Rosso: You have 10 guys or so I’ll see every day. We put the cables in. After that we put in precast deck panels – chunks of concrete that you set down on the steel. Then you stress the cables again. You install steel between those panels and pour concrete. The glue that binds it together makes one cohesive unit.

McCullough: And then you do the other side. So the bridge is balanced. We just put an elevator up. Before it was a lot of stairs. At 150 feet, we’re at the road deck where everyone is going to drive. To get up to the cables inside the tower, we have to climb.

Rosso: The top of the tower is 419 feet above sea elevation. There’s seven ladders that are about 12 foot – also a 20-foot ladder and another four six or seven-foot ladders. A lot of the platforms that you stand on you can see down to the water.

McCullough: There is just grating underneath you.

Rosso: It’s unnerving at first.

McCullough: One of my first days they’re like, “Just walk on the ends and hold onto the top and shim out there.” I looked around and go, “You’re crazy.” So one of the inspectors went out with me.

Rosso: [You’re tethered] to specific anchor points.

McCullough: Tested per OSHA. 5,000 pounds of force.

Rosso: You have two hooks. If you have to move, you go back to the last one and unhook.

How do you get to the bridge?

Rosso: Crew boats. Some are 12 guys max. [The affectionately named “party barge” is the largest, carrying 65-80 workers.] There is a radio channel. You tell them where you are and where you want to go.

McCullough: The people moving everybody and materials, they don’t get enough credit.

Coffee?

McCullough: Everyone brings their own.

Rosso: Some of the crane operators have coffee. One crane operator used to cook meals, obviously within safety regulations. I was working with the lather crews at the time, and he would make them all lunch.

Weather?

McCullough: Whatever weather.com says does not apply. If there’s wind, you have to double or triple it.

Rosso: You’ll see a cloud up river, and it’s on you in a half hour.

McCullough: We have restrictions on wind. If it’s raining, the steel gets slippery and the ironworkers don’t go out. No one takes any chances.

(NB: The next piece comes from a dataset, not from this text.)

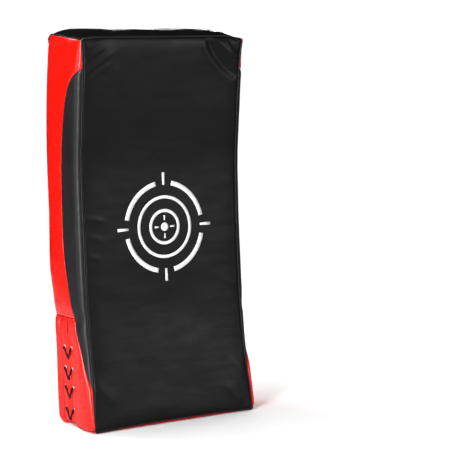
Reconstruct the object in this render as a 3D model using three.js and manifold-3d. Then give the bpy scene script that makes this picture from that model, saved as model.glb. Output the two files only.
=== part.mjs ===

Rosso: Each craft has its own hazards. Carpenters and laborers are more likely to work in the rain. No one is allowed to work in lightening. You have to take cover in the towers or the man shanties.

McCullough: Those are cargo containers made into break rooms.

Hot Weather?

McCullough: We have boats bringing water. I always feel bad for the people doing most of the work.

Rosso: Sometimes they bring a rag, wet it, and put it on the back of their necks or in their hard hats. No one should be alone in case of heat exhaustion.

Winter?

Rosso: We stay moving, wear multiple pairs of socks, hand warmers, special gloves, pants under pants, shirts under shirts. Everything is tucked into something. Then you have to use the bathroom. You’ve ruined it all, and you’re freezing for the rest of the day.

Speaking of…

Rosso: Port-a-johns.

McCullough: Everywhere.

Those colored helmets with stickers?

McCullough: Usually white means supervisor. Red means you’re new. They might be in a union for decades, but they come out here and they’re the new guy.

Rosso: You get a sticker for different trainings. Unless on break, you are only allowed to talk on your cell phone if you’ve got a phone-authorized sticker. That one’s from Tomkins Cove yard. An operator gave them out. I worked with Local 46 with the lathers so I have a 46 one just for fun.

What surprises you?

Rosso: The workers. I don’t want to say they are unfazed but they are professionals. They go in and get it done. I still take pictures of everything.

McCullough: The uniqueness of the experience. The work site is three miles long with no good foundation for a couple of hundred feet. There are four companies, thousands of people. The magnitude is insane.

What do you wish people knew?

McCullough: There are hundreds out there right now whose stories aren’t being told. People take pictures of workers and see executives on TV. But there is a whole range of positions- those laborers work really hard and nobody knows about them.

Rosso: The bridge was built by humans. Sometimes people forget that.